Luego, Muerte a crédito. Aquí lo grotesco se erige ya sobre lo ideológico o lo racional, se olvidan los contextos, las excusas, para ir directamente al grano: nuestra infancia, los primeros pasos, el principio del fin, el aprendizaje de la miseria y la muerte, el despertar… Céline ya no es Bardamu, ahora es él mismo, Ferdinand, y lo será ya en el resto de sus novelas. Ya no hay más lepras que ocultar. Perdida la esperanza, sólo queda ya el resentimiento. Comienza la función, el espectáculo. La humanidad al completo es una mentira, una farsa, una invocación de muerte. Y es precisamente esta revelación, la total sinrazón, la absoluta desesperanza, la que le lleva a la exaltación final y la que justifica, al menos de algún modo, su desafortunado error político.

Y entonces llega el odio, el aullido de la fiera herida, acorralada, perseguida y demonizada: Fantasía para otra ocasión, De un castillo a otro, Norte, Rigodón, etc.

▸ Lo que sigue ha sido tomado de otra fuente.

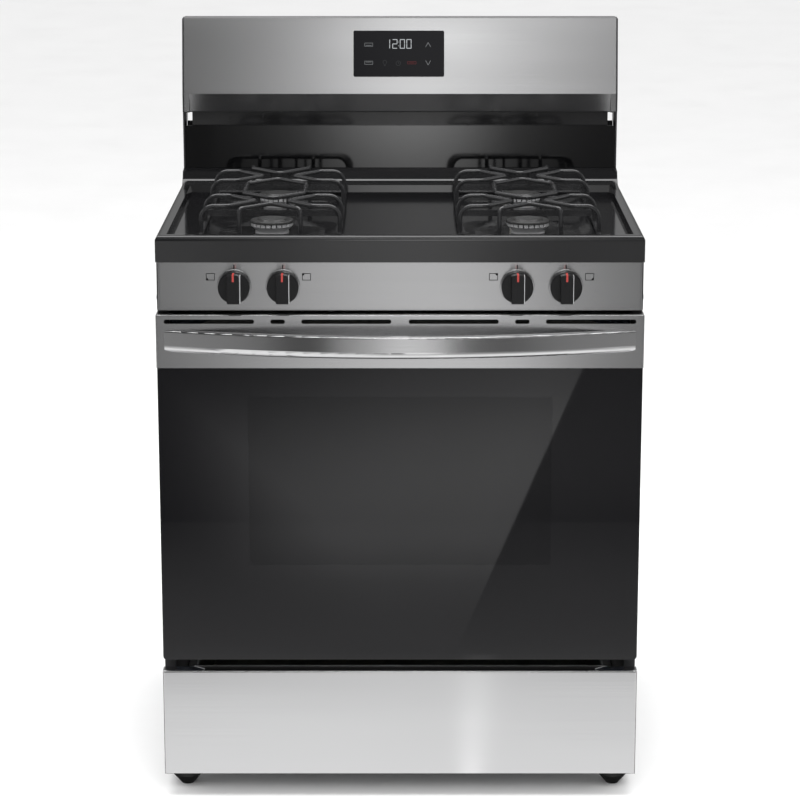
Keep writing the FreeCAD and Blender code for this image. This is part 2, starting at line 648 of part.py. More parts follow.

Céline fue sin duda el perdedor del juego y él mismo se regocijó en su derrota, se la sirvió en bandeja a la posteridad.

Aunque no pretendemos disculparle, exactamente. Lo que más bien intentamos es mostrar cómo la experiencia influye a veces de manera trágica y extraña en la literatura, cómo en ocasiones el dolor engendra monstruos, para poder desglosar con tino de su obra su inigualable estilo, su lenguaje emotivo grandioso, de los hechos dramáticos que lo originaron.

¿Fue Céline un escritor en esencia fascista o le llevó su desengaño a serlo? ¿Fue realmente el más grande o fraguó deliberadamente su imagen desde su escritura? ¿Fueron, en suma, sus panfletos antisemitas fruto de su desencanto, o más bien el reflejo de un sentimiento, “la tentativa de un sendero” (parafraseando a Herman Hesse)?

Sea cual fuere la respuesta, creo que lo más oportuno, por encima de cualquier prejuicio e ideología, de cualquier sentencia apresurada, es leer inteligentemente sus novelas, con la venia de los timoratos.

Y eso es lo que hemos hecho exactamente en esta antología, Julio César Álvarez y yo como antólogos, y otros veinticinco autores españoles contemporáneos, algunos más y otros menos conocidos, antes de escribir sobre el tema: leer imparcial y desprejuiciadamente a Céline, primero, para poder hablar con fundamento de su legado y obra después. Algo que muchos de sus verdugos y detractores, me temo, no se han ni si quiera dignado a hacer, al menos con la debida objetividad de espíritu.

Este es, pues, nuestro homenaje y tributo, Maestro, para ti nuestra ofrenda.